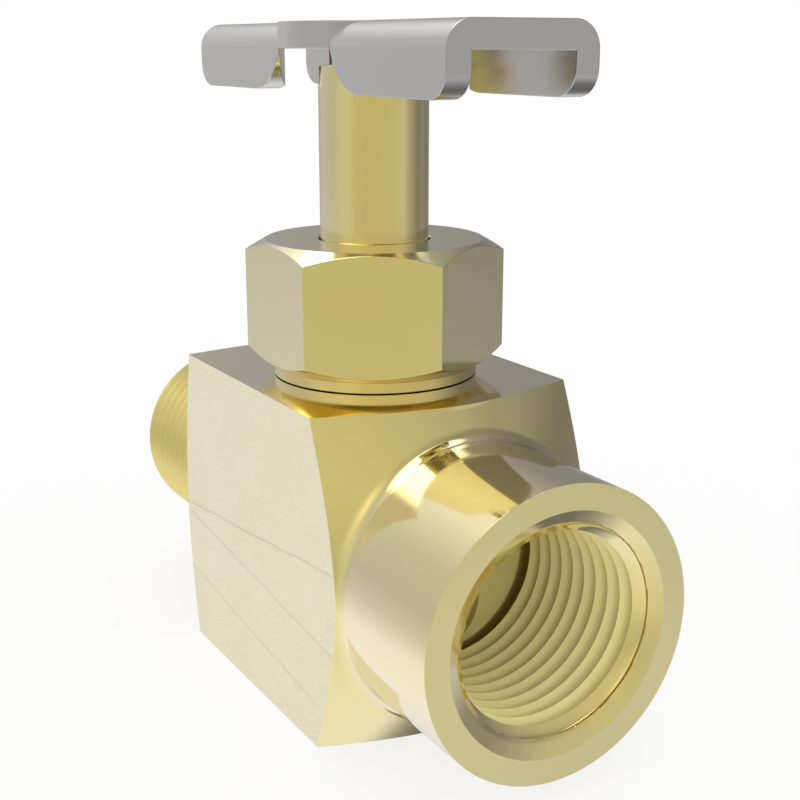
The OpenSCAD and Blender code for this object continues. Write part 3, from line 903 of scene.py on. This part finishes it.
studio = dict(
    # floor and tent in metres
    floorSize=3.0, paper="#FFFFFF", shadowShare=0.22,
    tentRadius=0.8, tentHeight=0.03, tentSegments=64, level=0.61,
    # brightness of the tent's cloth by its direction: height from -1 to 1, then pairs of the
    # angle from +X in degrees and the brightness there
    bands=[
        (-0.87, [(-180, 1.5), (20, 1.5), (50, 0.6), (70, 0.3), (105, 0.28), (125, 0.5),
                 (150, 1.5), (180, 1.5)]),
        (-0.64, [(-180, 1.5), (-165, 1.6), (-100, 1.6), (-60, 1.42), (-30, 1.4), (0, 1.25),
                 (30, 1.1), (55, 0.5), (70, 0.3), (105, 0.28), (122, 0.5), (145, 1.3), (180, 1.5)]),
        (-0.45, [(-180, 1.35), (-160, 1.55), (-100, 1.5), (-60, 1.3), (-30, 1.25), (0, 1.15),
                 (30, 1.12), (60, 1.0), (90, 0.95), (120, 1.05), (150, 1.25), (180, 1.35)]),
        (-0.26, [(-180, 0.95), (-150, 1.1), (-120, 1.15), (-90, 1.15), (-60, 1.0), (-30, 1.0),
                 (30, 1.0), (45, 0.85), (60, 0.66), (75, 0.45), (90, 0.58), (105, 0.45),
                 (120, 0.45), (150, 0.75), (180, 0.95)]),
        (-0.05, [(-180, 0.82), (-165, 0.9), (-120, 0.9), (-97, 1.07), (-82, 1.1), (-67, 0.97),
                 (-52, 0.93), (8, 0.98), (36, 1.07), (47, 0.72), (60, 0.53), (75, 0.32),
                 (90, 0.44), (105, 0.33), (120, 0.36), (143, 0.45), (165, 0.65), (180, 0.82)]),
        (0.34, [(-180, 0.97), (-160, 1.07), (-135, 0.97), (-112, 1.0), (-97, 1.16), (-75, 1.25),
                (-60, 1.38), (-45, 1.2), (-15, 1.1), (15, 1.0), (37, 0.9), (52, 0.72), (67, 0.5),
                (82, 0.31), (105, 0.28), (128, 0.3), (143, 0.47), (158, 0.64), (170, 0.85),
                (180, 0.97)]),
        (0.62, [(-180, 1.6), (-165, 1.55), (-140, 1.2), (-112, 0.95), (-85, 1.1), (-70, 1.6),
                (-56, 1.8), (-42, 1.6), (-27, 1.15), (8, 0.95), (37, 0.75), (52, 0.5), (67, 0.4),
                (90, 0.36), (112, 0.4), (140, 0.5), (160, 0.95), (180, 1.6)]),
        (0.87, [(-180, 1.9), (-150, 1.9), (-120, 1.3), (-90, 1.0), (-45, 0.9), (0, 0.8),
                (25, 0.64), (60, 0.5), (90, 0.55), (120, 0.65), (150, 1.2), (180, 1.9)]),
    ],
    boxAngle=-170, boxHeight=78, boxGlow=3.5, boxEdge=33, boxCore=20,  # degrees, but the glow
)


def makeFloor(s):
    bm = bmesh.new()
    half = s["floorSize"] / 2
    corners = ((-half, -half, 0), (half, -half, 0), (half, half, 0), (-half, half, 0))
    bm.faces.new([bm.verts.new(corner) for corner in corners])
    floor = toPiece("floor", bm)
    floor.visible_glossy = False  # metal mirrors the tent in its place
    material, tree = newMaterial("white_paper")
    colour = linearColour(s["paper"])
    paper = addNode(tree, "BsdfDiffuse", {"Color": colour})
    backlit = addNode(tree, "Emission", {"Color": colour, "Strength": 1.0})
    # what looks straight at the paper sees it white, apart from its share of shadow
    rays = addNode(tree, "LightPath")
    seen = rays.outputs["Is Camera Ray"]
    for ray in ("Is Glossy Ray", "Is Transmission Ray"):
        added = addNode(tree, "Math", {"operation": "ADD"}, {0: seen, 1: rays.outputs[ray]})
        seen = added.outputs[0]
    share = addNode(tree, "Math", {"operation": "MULTIPLY", 1: 1 - s["shadowShare"]}, {0: seen})
    mixed = addNode(
        tree, "MixShader", {}, {0: share.outputs[0], 1: paper.outputs[0], 2: backlit.outputs[0]},
    )
    addNode(tree, "OutputMaterial", {}, {"Surface": mixed.outputs[0]})
    floor.data.materials.append(material)


def makeTent(s):
    # a light tent of pale cloth that only the metal's reflections see
    bm = bmesh.new()
    bmesh.ops.create_uvsphere(
        bm, u_segments=s["tentSegments"], v_segments=s["tentSegments"] // 2,
        radius=s["tentRadius"],
    )
    tent = toPiece("light_tent", bm)
    tent.location.z = s["tentHeight"]
    tent.visible_camera = False
    tent.visible_diffuse = False
    tent.visible_transmission = False
    tent.visible_shadow = False
    material, tree = newMaterial("tent_cloth")
    place = addNode(tree, "TexCoord").outputs["Object"]
    way = addNode(tree, "VectorMath", {"operation": "NORMALIZE"}, {0: place})
    height = addNode(tree, "SeparateXYZ", {}, {0: way.outputs[0]}).outputs[2]
    angle = addNode(
        tree, "TexGradient", {"gradient_type": "RADIAL"}, {"Vector": way.outputs[0]},
    )
    rampTop = 2  # a ramp stops at 1, so it holds brightness as a share of this
    cloth, below = None, None
    for above, stops in s["bands"]:
        ramp = addNode(tree, "ValToRGB", {}, {"Fac": angle.outputs["Fac"]})
        marks = ramp.color_ramp.elements
        marks.remove(marks[-1])
        for index, (degrees, value) in enumerate(stops):
            position = (degrees + 180) / 360
            mark = marks[0] if index == 0 else marks.new(position)
            mark.position = position
            mark.color = [value / rampTop] * 3 + [1]
        if cloth is None:
            cloth = ramp.outputs["Color"]
        else:
            climb = addNode(tree, "MapRange", {1: below, 2: above}, {0: height})
            blend = addNode(
                tree, "Mix", {"data_type": "FLOAT"},
                {0: climb.outputs[0], 2: cloth, 3: ramp.outputs["Color"]},
            )
            cloth = blend.outputs[0]
        below = above
    # the softbox overhead
    turn, lift = math.radians(s["boxAngle"]), math.radians(s["boxHeight"])
    toBox = (math.cos(turn) * math.cos(lift), math.sin(turn) * math.cos(lift), math.sin(lift))
    facing = addNode(
        tree, "VectorMath", {"operation": "DOT_PRODUCT", 1: toBox}, {0: way.outputs[0]},
    )
    edge, core = math.cos(math.radians(s["boxEdge"])), math.cos(math.radians(s["boxCore"]))
    box = addNode(
        tree, "MapRange",
        {"interpolation_type": "SMOOTHSTEP", 1: edge, 2: core, 4: s["boxGlow"] / rampTop},
        {0: facing.outputs["Value"]},
    )
    total = addNode(tree, "Math", {"operation": "ADD"}, {0: cloth, 1: box.outputs[0]})
    strength = addNode(
        tree, "Math", {"operation": "MULTIPLY", 1: rampTop * s["level"]}, {0: total.outputs[0]},
    )
    glow = addNode(tree, "Emission", {}, {"Strength": strength.outputs[0]})
    addNode(tree, "OutputMaterial", {}, {"Surface": glow.outputs[0]})
    tent.data.materials.append(material)


makeFloor(studio)
makeTent(studio)

world = bpy.data.worlds.new("studio")
world.use_nodes = True
background = world.node_tree.nodes["Background"]
background.inputs["Color"].default_value = (1, 1, 1, 1)
background.inputs["Strength"].default_value = 1.0
scene.world = world

# lens, sensor and place in millimetres, angles in degrees, nearest in metres
cameraSettings = dict(
    lens=59.46, sensor=36, place=(93.34, -51.78, 52.42), pitch=74.9, turn=59.87, nearest=0.005,
)
camera = bpy.data.objects.new("camera", bpy.data.cameras.new("camera"))
camera.data.lens = cameraSettings["lens"]
camera.data.sensor_width = cameraSettings["sensor"]
camera.data.clip_start = cameraSettings["nearest"]
camera.location = Vector(cameraSettings["place"]) * mm
pitch, turn = math.radians(cameraSettings["pitch"]), math.radians(cameraSettings["turn"])
camera.rotation_euler = (pitch, 0, turn)
scene.collection.objects.link(camera)
scene.camera = camera
scene.view_settings.view_transform = "Standard"
print("studio ready")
◇ ◇ ◇
- [Direction]: Provide solely the number of lines in the data that include the word "from".

- [Written reply]: 4